Está tan claro el asunto que ni siquiera cabe ensayar símbolos con ello, más allá de apelar al clásico “lo que no mata fortalece”.

No en balde, el término supone, tanto ese punto de dureza que se da a un material elevando su temperatura para luego enfriarlo bruscamente, como la capacidad que puede tener una persona para enfrentarse a situaciones extremas sin perder la serenidad, es decir, su equilibrio. O, más precisamente, la capacidad de una persona de resistir cambios bruscos de las condiciones a las que se debe enfrentar, adquiriendo con ello mayor firmeza de carácter.
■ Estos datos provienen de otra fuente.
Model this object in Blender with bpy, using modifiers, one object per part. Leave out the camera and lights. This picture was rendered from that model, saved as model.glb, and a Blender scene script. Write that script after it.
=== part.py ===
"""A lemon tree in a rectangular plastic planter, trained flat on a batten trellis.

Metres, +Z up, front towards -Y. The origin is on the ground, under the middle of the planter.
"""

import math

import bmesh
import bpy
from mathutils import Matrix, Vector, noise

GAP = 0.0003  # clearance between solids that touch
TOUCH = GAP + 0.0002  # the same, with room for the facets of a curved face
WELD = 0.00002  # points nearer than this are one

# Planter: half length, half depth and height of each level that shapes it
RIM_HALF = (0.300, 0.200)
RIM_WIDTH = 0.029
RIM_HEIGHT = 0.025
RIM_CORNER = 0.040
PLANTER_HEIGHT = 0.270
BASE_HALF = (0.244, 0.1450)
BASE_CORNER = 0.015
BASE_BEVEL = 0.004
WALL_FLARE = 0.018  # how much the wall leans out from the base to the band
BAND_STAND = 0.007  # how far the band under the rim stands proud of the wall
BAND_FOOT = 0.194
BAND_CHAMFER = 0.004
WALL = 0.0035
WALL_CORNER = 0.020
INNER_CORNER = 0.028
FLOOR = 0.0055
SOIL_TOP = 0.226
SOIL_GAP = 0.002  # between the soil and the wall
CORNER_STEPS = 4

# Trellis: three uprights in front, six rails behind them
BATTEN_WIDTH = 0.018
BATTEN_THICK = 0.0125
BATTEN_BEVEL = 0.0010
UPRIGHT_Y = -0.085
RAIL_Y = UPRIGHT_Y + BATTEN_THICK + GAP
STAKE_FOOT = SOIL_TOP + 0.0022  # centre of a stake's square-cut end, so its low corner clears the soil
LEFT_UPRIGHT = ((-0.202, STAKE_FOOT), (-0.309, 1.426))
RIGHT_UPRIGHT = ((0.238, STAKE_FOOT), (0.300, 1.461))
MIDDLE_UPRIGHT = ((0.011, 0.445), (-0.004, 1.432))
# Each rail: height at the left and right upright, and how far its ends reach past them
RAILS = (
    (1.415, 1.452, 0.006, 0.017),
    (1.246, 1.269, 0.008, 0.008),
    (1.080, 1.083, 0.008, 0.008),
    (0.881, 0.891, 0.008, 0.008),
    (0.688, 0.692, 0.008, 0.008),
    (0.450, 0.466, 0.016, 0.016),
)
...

Mayor fuerza íntima. Lo segundo es una clara muestra de cómo el lenguaje cotidiano ha sido invadido por lo metafórico, al punto de invisibilizar asombrosos hallazgos poéticos, maravillosas colisiones de imágenes, en medio del habla de todos los días. El concepto de temple también entraña, entonces, esa capacidad de resistir la adversidad sin desbaratarse. Es, a un mismo tiempo, procedimiento y resultado.
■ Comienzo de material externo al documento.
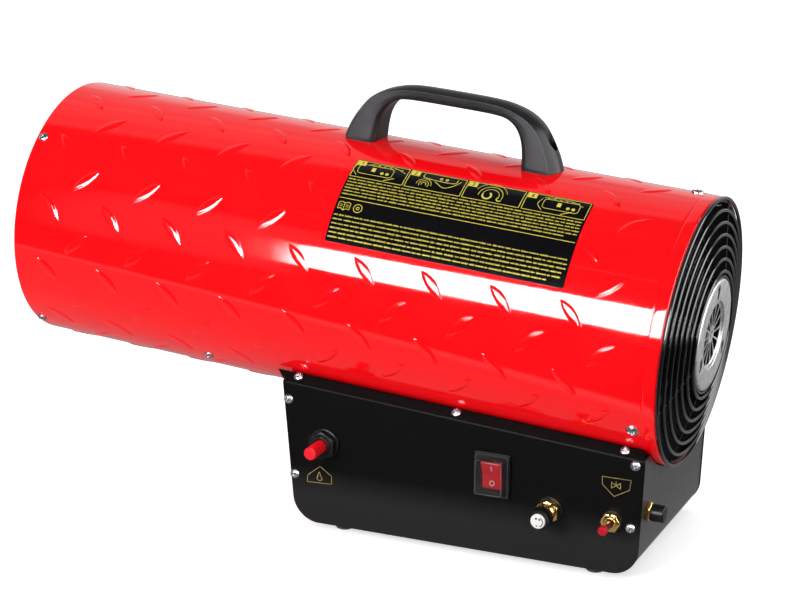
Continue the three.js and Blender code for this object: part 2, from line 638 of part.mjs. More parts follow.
function buildSwitch() {
  const place = controlGroup(SWITCH_PLACE);
  const bezel = plateAlongX(rectangle(31, 37.8, 1.5), CLEARANCE, 2.5, 2);
  const body = frustum(22, 29.2, 22, 29.2, -26, 1);
  const room = frustum(18.4, 27.2, 18.4, 27.2, -13, 10);
  addMesh(place, 'switch_housing', cut(join([bezel, body]), [room]), 'blackPlastic');

  const half = 8.7;
  const profile = roundedShape([
    [-8, -4, 0], [-4, -9, 0], [3.2, -12.2, 0], [1.4, 0, 0], [3.2, 12.2, 0], [-4, 9, 0], [-8, 4, 0],
  ].map(([outward, up]) => [outward - ROCKER_PIVOT, up, 0]));
  const rocker = new THREE.ExtrudeGeometry(profile, { depth: 2 * half, bevelEnabled: false });
  rocker.translate(0, 0, -half).rotateX(Math.PI / 2);
  const mesh = addMesh(place, 'switch_rocker', rocker, 'redPlastic');
  mesh.position.x = ROCKER_PIVOT;
  mesh.rotation.y = ROCKER_TILT;

  const start = 2.8 + CLEARANCE;
  const cover = cut(frustum(28, 34.5, 22.5, 29, start, start + 8),
    [frustum(26.2, 32.7, 20.7, 27.2, start - 1, start + 7)]);
  addMesh(place, 'switch_cover', cover, 'clearPlastic');
}

function buildRegulator() {
  const place = controlGroup(REGULATOR_PLACE);
  const body = revolve([
    [-34, 0], [-34, 9], [-30, 12], [BEHIND_PANEL, 12], [BEHIND_PANEL, 6],
    [14.6, 6], [14.6, 3.4], [-6, 3.4], [-6, 0],
  ], 20);
  addMesh(place, 'regulator_body', body, 'brass');
  addMesh(place, 'regulator_washer', washer(CLEARANCE, 1.6, 11, 6.3), 'blackPlastic');
  addMesh(place, 'regulator_nut', hexRing(17, 6.3, 1.9, 6.6), 'brass');

  const teeth = 24;
  const knurl = [];
  for (let i = 0; i < 2 * teeth; i += 1) {
    const angle = i * Math.PI / teeth;
    const radius = i % 2 ? 8.3 : 8.9;
    knurl.push([radius * Math.cos(angle), radius * Math.sin(angle), 0]);
  }
  const grip = plateAlongX(roundedShape(knurl), 15, 12.5);
  addMesh(place, 'regulator_knob', join([grip, rod(-5, 16, 3, 16)]), 'blackPlastic');
  const cap = revolve([[27.8, 0], [27.8, 6.5], [29.2, 6.5], [30, 5.7], [30, 0]], 28);
  addMesh(place, 'regulator_cap', cap, 'whitePlastic');
}

function buildGasValve() {
  const place = controlGroup(VALVE_PLACE);
  const body = revolve([
    [-40, 0], [-40, 8], [-36, 10], [BEHIND_PANEL, 10], [BEHIND_PANEL, 5],
    [8, 5], [8, 3.1], [-16, 3.1], [-16, 0],
  ], 20);
  addMesh(place, 'valve_body', body, 'brass');
  addMesh(place, 'valve_washer', washer(CLEARANCE, 1.4, 8.6, 5.3), 'blackPlastic');
  addMesh(place, 'valve_nut', hexRing(14.5, 5.3, 1.7, 5.6).rotateX(Math.PI / 6), 'brass');
  const button = revolve([[-9, 0], [-9, 2.75], [16, 2.75], [16, 3.9], [25.7, 3.9], [26.5, 3.1], [26.5, 0]], 24);
  addMesh(place, 'gas_valve_button', button, 'redPlastic');
}

// ---------------------------------------------------------------- gas and electric fittings
function buildGasInlet() {
  const [y, z] = INLET_PLACE;
  const place = addGroup(base, rightAt(z) - 0.6, y, z, OUTWARD_RIGHT);
  const body = join([
    revolve([[-10, 0], [-10, 6], [1, 6], [1, 5.5], [12.6, 5.5], [12.6, 0]], 20),
    hexRing(15, 0, CLEARANCE, 3.3),
  ]);
  addMesh(place, 'inlet_fitting', cut(body, [rod(-6, 30, 3, 12)]), 'brass');
  const cap = revolve([[13, 0], [13, 5.9], [4, 5.9], [4, 7.1], [14, 7.1], [14.7, 6.4], [14.7, 0]], 24);
  addMesh(place, 'inlet_cap', cap, 'blackPlastic');
}

function buildPipesAndLeads(nozzleBack) {
  const behind = ([x, z], depth) => vector(x, -BASE_HALF_DEPTH + depth + CLEARANCE, z);
  const [regX, regZ] = REGULATOR_PLACE;
  const [valveX, valveZ] = VALVE_PLACE;
  const linkY = -BASE_HALF_DEPTH + 22;
  const link = sweep([
    vector(regX + 12 + CLEARANCE, linkY, regZ), vector(valveX - 10 - CLEARANCE, linkY, valveZ)], 3, 2);
  addMesh(base, 'link_pipe', link, 'copper');

  const regulatorBack = behind(REGULATOR_PLACE, 34);
  addMesh(base, 'burner_pipe', sweep([
    regulatorBack, vector(regX, regulatorBack.y + 14, regZ), vector(regX - 30, -12, regZ),
    vector(120, 0, regZ), vector(66, 0, 56), inTube(LEAD_HOLE, 0, -118), inTube(LEAD_HOLE + 5, 0, -90),
    inTube(nozzleBack + 24, 0, -30), inTube(nozzleBack + 20, 0, -6), inTube(nozzleBack + 9, 0, 0),
    inTube(nozzleBack, 0, 0),
  ], 4, 28), 'copper');

  const igniterBack = behind(IGNITER_PLACE, 42);
  const electrodeBack = inTube(nozzleBack, 0, PROBE_OFFSET);
  addMesh(base, 'ignition_lead', sweep([
    igniterBack, igniterBack.clone().add(vector(0, 14, 0)), vector(16, 6, 66),
    inTube(LEAD_HOLE - 8, 8, -118), inTube(LEAD_HOLE - 2, 10, -95), inTube(LEAD_HOLE + 6, 34, -60),
    inTube(LEAD_HOLE + 8, 42, 0), inTube(LEAD_HOLE + 10, 20, 38), inTube(nozzleBack + 8, 1, PROBE_OFFSET),
    inTube(nozzleBack + 4, 0, PROBE_OFFSET), electrodeBack,
  ], 2, 28, 5), 'cable');

  const valveBack = behind(VALVE_PLACE, 40);
  const probeTip = inTube(-HALF + BURNER_PLATE_AT - 34, 0, -PROBE_OFFSET);
  addMesh(base, 'thermocouple', sweep([
    valveBack, valveBack.clone().add(vector(0, 12, 0)), vector(valveX - 40, 6, 30), vector(130, -16, 34),
    vector(70, -14, 50), inTube(LEAD_HOLE - 4, -9, -118), inTube(LEAD_HOLE - 2, -9, -90),
    inTube(LEAD_HOLE, -3, -60), inTube(LEAD_HOLE - 9, 0, -0.5 - PROBE_OFFSET),
    inTube(LEAD_HOLE - 18, 0, -PROBE_OFFSET), probeTip,
  ], 2, 34, 5), 'copper');

  const motorFoot = inTube(HALF - 22, 0, -MOTOR_RADIUS - CLEARANCE);
  addMesh(base, 'motor_lead', sweep([
    motorFoot, inTube(HALF - 23, 0, -58), inTube(MOTOR_LEAD_HOLE + 2, 0, -90),
    inTube(MOTOR_LEAD_HOLE, 0, -118), vector(MOTOR_LEAD_HOLE - 16, 14, 40), vector(215, 34, 14),
    vector(196, 45, 10), vector(180.3, 45, 10)], 2.5, 20, 5), 'cable');
}

function buildElectrics() {
  const block = new THREE.BoxGeometry(40, 18, 15).translate(160, 45, SHEET + 2 * CLEARANCE + 7.8);
  addMesh(base, 'terminal_block', block, 'whitePlastic');

  const [y, z] = GLAND_PLACE;
  const place = addGroup(base, leftAt(z) + 0.6, y, z, OUTWARD_LEFT);
  const gland = join([
    washer(-12, 14, 8, 4, 16), hexRing(22, 7, CLEARANCE, 6), hexRing(22, 7, -6.5, 4.6), washer(6, 17, 9, 4, 16),
  ]);
  addMesh(place, 'cable_gland', gland, 'blackPlastic');

  const limiter = revolve([[0, 0], [0, 4], [2, 4], [2, 8], [8, 8], [8, 0]], 20).rotateY(-Math.PI / 2);
  const under = inTube(120, 0, -TUBE_RADIUS - CLEARANCE);
  addMesh(base, 'overheat_switch', limiter, 'blackPlastic').position.set(under.x, 0, under.z - 8.8);
}

// ---------------------------------------------------------------- assembly
buildShell();
buildShield();
const nozzleBack = buildBurner();
buildMotor();
buildGuard();
buildLabel();
buildHandle();
buildChannel();
buildPanels();
buildFeetAndScrews();
buildIgniter();
buildSwitch();
buildRegulator();
buildGasValve();
buildGasInlet();
buildPipesAndLeads(nozzleBack);
buildElectrics();

// Stand the heater on its feet, with the origin under the middle of its box.
heater.position.z = FOOT_HEIGHT;
heater.updateMatrixWorld(true);
const box = new THREE.Box3().setFromObject(heater, true);
heater.position.x = -(box.min.x + box.max.x) / 2;
heater.position.y = -(box.min.y + box.max.y) / 2;
heater.updateMatrixWorld(true);

export default heater;
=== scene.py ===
"""The looks of a portable gas heater with a fan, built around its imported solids.

Shapes are worked out in millimetres in the frame of the part that carries them, and put in
place in metres. The tube's own frame runs along its axis, towards the end where the fan
draws air in; the base's frame stands under the tube's middle, at the base's underside.
"""

import json
import logging
import math
from dataclasses import dataclass, field
from enum import Enum
from typing import Sequence

import bmesh
import bpy
import numpy as np
from mathutils import Matrix, Vector

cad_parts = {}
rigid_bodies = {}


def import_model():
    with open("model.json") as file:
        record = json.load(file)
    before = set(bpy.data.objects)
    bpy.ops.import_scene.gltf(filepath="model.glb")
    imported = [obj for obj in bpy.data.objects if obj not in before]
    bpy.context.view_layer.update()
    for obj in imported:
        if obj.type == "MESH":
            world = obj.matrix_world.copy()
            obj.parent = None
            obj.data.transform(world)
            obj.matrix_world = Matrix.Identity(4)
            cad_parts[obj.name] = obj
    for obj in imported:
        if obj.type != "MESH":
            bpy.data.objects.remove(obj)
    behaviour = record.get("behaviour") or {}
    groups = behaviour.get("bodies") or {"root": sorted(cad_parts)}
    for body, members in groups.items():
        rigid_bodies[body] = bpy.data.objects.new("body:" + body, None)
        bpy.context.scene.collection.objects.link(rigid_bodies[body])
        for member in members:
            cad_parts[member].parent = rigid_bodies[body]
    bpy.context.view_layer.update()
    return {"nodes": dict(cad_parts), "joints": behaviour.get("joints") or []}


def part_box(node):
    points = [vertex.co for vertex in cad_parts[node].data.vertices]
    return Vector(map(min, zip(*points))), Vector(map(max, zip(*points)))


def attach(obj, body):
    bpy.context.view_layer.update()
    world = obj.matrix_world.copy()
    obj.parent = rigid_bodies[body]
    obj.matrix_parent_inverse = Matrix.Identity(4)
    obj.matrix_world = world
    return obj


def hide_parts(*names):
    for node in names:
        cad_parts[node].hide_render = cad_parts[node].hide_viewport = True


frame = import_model()

LOG = logging.getLogger("heater")
Array = np.ndarray
Rows = Sequence[Sequence[float]]
Region = tuple[float, float, float, float]  # lowest and highest along the tube, and around it in degrees
Object = bpy.types.Object
Socket = bpy.types.NodeSocket
MM = 0.001
TURN = 2.0 * math.pi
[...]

Temple, que supone firmeza, también es sinónimo de carácter. Decimos, indistintamente, que alguien tiene temple como decimos que tiene carácter. O firmeza. O presencia de ánimo. O fortaleza de espíritu. O equilibrio.
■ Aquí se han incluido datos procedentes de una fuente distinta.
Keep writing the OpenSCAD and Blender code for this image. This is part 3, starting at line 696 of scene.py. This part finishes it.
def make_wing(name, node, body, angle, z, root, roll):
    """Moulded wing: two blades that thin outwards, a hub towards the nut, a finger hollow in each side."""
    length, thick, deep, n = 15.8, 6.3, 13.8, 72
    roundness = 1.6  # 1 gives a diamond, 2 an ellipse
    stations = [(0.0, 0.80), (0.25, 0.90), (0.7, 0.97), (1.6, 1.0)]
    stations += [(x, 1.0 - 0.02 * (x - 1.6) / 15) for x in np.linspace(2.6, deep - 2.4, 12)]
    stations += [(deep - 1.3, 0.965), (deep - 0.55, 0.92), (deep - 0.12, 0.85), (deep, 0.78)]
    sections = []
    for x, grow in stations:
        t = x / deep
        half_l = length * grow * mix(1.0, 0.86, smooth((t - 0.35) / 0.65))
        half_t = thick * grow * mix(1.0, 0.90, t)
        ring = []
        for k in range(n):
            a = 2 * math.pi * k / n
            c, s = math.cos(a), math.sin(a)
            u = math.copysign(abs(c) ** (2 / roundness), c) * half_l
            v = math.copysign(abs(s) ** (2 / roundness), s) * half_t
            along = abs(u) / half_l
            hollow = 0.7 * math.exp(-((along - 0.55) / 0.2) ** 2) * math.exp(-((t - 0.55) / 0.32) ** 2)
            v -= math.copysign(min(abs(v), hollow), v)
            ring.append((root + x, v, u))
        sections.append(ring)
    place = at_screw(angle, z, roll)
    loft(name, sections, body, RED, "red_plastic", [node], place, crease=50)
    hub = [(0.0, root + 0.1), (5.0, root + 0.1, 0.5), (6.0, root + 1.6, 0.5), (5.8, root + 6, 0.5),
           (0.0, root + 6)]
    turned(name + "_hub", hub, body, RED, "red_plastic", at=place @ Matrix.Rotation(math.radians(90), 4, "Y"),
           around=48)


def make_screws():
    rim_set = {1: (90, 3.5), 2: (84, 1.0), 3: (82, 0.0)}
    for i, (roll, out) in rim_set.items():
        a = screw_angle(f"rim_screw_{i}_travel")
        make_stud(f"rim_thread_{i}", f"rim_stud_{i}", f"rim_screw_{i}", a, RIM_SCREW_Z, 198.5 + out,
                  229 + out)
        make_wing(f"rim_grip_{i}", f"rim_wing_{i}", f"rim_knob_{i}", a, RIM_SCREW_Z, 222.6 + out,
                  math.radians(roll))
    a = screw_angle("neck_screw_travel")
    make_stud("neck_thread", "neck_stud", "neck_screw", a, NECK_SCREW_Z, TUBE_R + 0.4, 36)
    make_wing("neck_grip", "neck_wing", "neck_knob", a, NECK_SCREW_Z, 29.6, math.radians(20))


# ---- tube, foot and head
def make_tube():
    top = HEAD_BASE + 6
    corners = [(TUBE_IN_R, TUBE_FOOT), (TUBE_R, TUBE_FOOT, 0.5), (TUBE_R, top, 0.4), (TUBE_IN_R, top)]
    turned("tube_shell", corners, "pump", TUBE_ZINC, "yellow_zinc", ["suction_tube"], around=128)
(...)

La fortaleza del carácter reside en la capacidad de mantenerse sereno, lúcido, calmado, ante las acometidas del veleidoso destino. O, dicho de otro modo, dado que la vida lo único que garantiza es incertidumbre, gracias al carácter el hombre enfrenta los obstáculos sin perder la calma que le permita tomar decisiones en frío, sin precipitarse ni dejarse presionar por el entorno.

El que pierde la calma pierde la lucidez. Con ella pierde, además, la soberanía sobre sus decisiones. Se vuelve un títere de las circunstancias. El que se sale de su centro con facilidad se vuelve transparente para quienes lo rodean, perdiendo autonomía. Se vuelve predecible, por lo que basta actuar de determinada manera para que esa persona tenga determinada reacción y, por ende, tome determinada decisión.

Le tocan los botones adecuados.

 

Venezuela tiene una larga tradición de caudillos, de “hombres fuertes”, de mandamases y gritones. La nuestra es una historia de cuarteles y sargentos que gritan para impedir el ejercicio de la reflexión en el otro. Nadie que lo piense un poco entrega la vida en contra de sus instintos. Por eso las arengas, los gritos, el narcotizante patriotismo, el culto a la obediencia, siempre han dado resultados cuando se trata de manipular a las masas.

Aquel que se para frente a una multitud solo debe gritar consignas y cerrar sus encendidas arengas con un “¡Carajo!”, para arrancar delirantes aplausos de la facción, presta para la batalla, desprovista de su individualidad y, por ende, de su capacidad para pensar por sí misma.

La guerra trastoca todo sentido de lo conocido por normal. La bondad pasa a ser un defecto y la crueldad una virtud. Pensar puede ser mortal mientras que actuar puede salvar la vida. Al crimen se le llama heroísmo y a la sensatez cobardía.

Una nación cuya historia republicana ha sido la de una larga y sangrienta batalla, tiene en sus haberes “naturales” un trastocado sentido de los valores, los cuales comienzan por convertir la ausencia de temple, en temple. El que pierde los estribos con facilidad y vocifera presa de sus humores, es considerado una persona de carácter.

Es decir, entre nosotros se considera “tener carácter” a la ausencia de temple, de fortaleza, y a la serenidad para meditar las acciones ante las circunstancias, por extremas y  vertiginosas que resulten, se le llama “no tener carácter”.

Que es como decir que el negro es blanco y el blanco es negro.

 

Adam Soboczynski, autor de libros como El arte de no decir la verdad, advierte que quien ríe como si fingiera es que no finge lo suficiente. “Cuando se dice de alguien que tiene una risa falsa, lo que se quiere decir en realidad es que su risa no es lo suficientemente falsa”. El ser humano es el único animal que se educa para aprender a controlar sus emociones y a exteriorizar sólo lo que considera necesario. O prudente. O conveniente. Vive prisionero de sí para no ser prisionero de los demás.

Y eso se logra con temple, con firmeza.

El que no controla sus emociones no solo carece de temple, sino que es poco dado a pensar lo que hace y es, además, poco elaborado en ese misterio que es la condición humana. O lo que es lo mismo, se libra del gobierno que ejerce sobre sí mismo, para sucumbir a la tiranía de los demás.